I would like to add to that with a little bit of detail about how the NHS facility time arrangements work. I start by saying that I am not aware of a truly world-class organisation that thinks that it can be world-class without talking to its staff.
When we talk about facility time, it is easy to revert to saying that it is about trade unions going along to represent somebody at a disciplinary hearing or whatever. Some years ago, we in the NHS took the view that we wanted to invest in co-production; we wanted to front-load our investment in facility time to allow us to have a better product rather than to spend our time in conflict resolution and dispute management. The proof of that pudding is that, during the past 10 to 15 years, we can count on one hand the number of disputes that we have had.
However, as far as I am concerned, that is one of the blunter and less valuable pieces of evidence. While we were wrestling with all the transformational change that the NHS has undergone, we have produced with our staff side a workforce strategy that is held in high regard. We have been able to put forward a series of proposals and policies around absence management, employee conduct and disciplinary procedures: you name it. We have proposed a whole suite of policies that have been a great deal more effective because they have not been about management designing stuff that is applied, but have been co-produced and can be delivered.

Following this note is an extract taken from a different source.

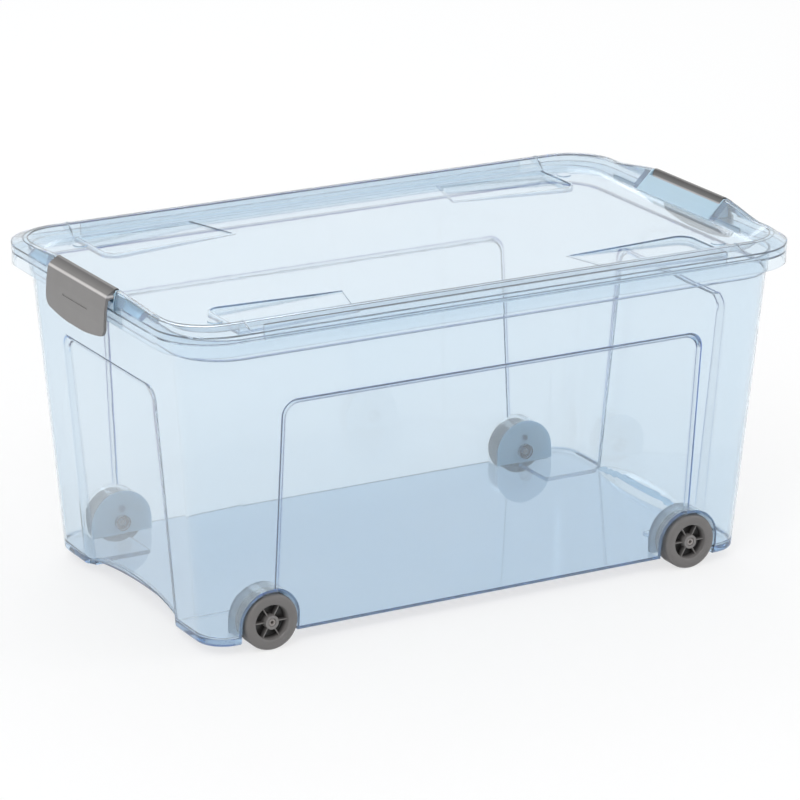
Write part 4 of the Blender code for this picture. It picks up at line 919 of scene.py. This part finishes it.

The NHS is a big organisation. It employs not quite the number that Councillor Hendry cited for local authorities, but the figure is about 156,000 people. For partnership working to be effective in the NHS, we recognised that we needed structures and that we could not just hope that people would talk to each other. We therefore have the Scottish partnership forum across the NHS. It is co-chaired in a tripartite relationship between the Government, employers and the staff side.

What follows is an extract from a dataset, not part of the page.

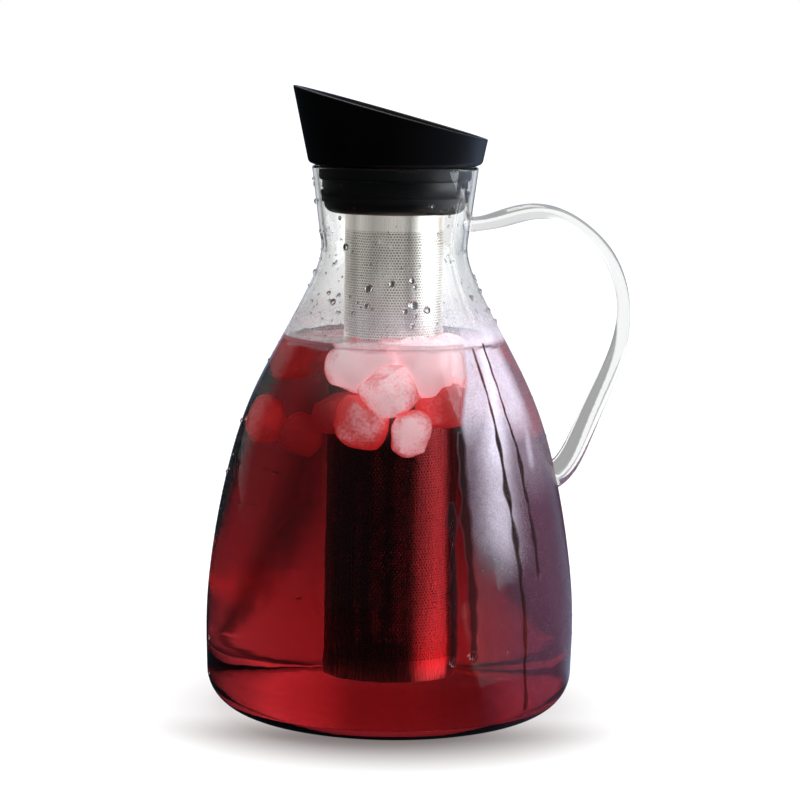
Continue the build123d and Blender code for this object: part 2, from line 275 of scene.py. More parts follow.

Every NHS board in Scotland has a partnership agreement and an employee director whose focus, role and purpose is to be a representative at board level to ensure that staff views are heard. It should be remembered that when we talk about staff, we are talking about doctors, nurses, dentists—people across all the professions—whose voices we need to hear so that we can design services. We need those voices to be heard at board level so that they can influence from the outset the strategic direction that organisations in the NHS want to take. Some boards are much bigger than others; a board such as Greater Glasgow and Clyde NHS will have a variety of facility time arrangements, so some such individuals will be full time and others will be part time. Some of the smaller boards have part-time facility time agreements, with staff also doing other duties.
That means that, universally, when the boards are looking to do something, or when the Government is looking to implement a policy that can be implemented and which is designed to be effective, the measures are much more implementable and are not just sponsored by somebody like me saying that they must be implemented, but by our workforce agreeing and putting themselves behind the efforts.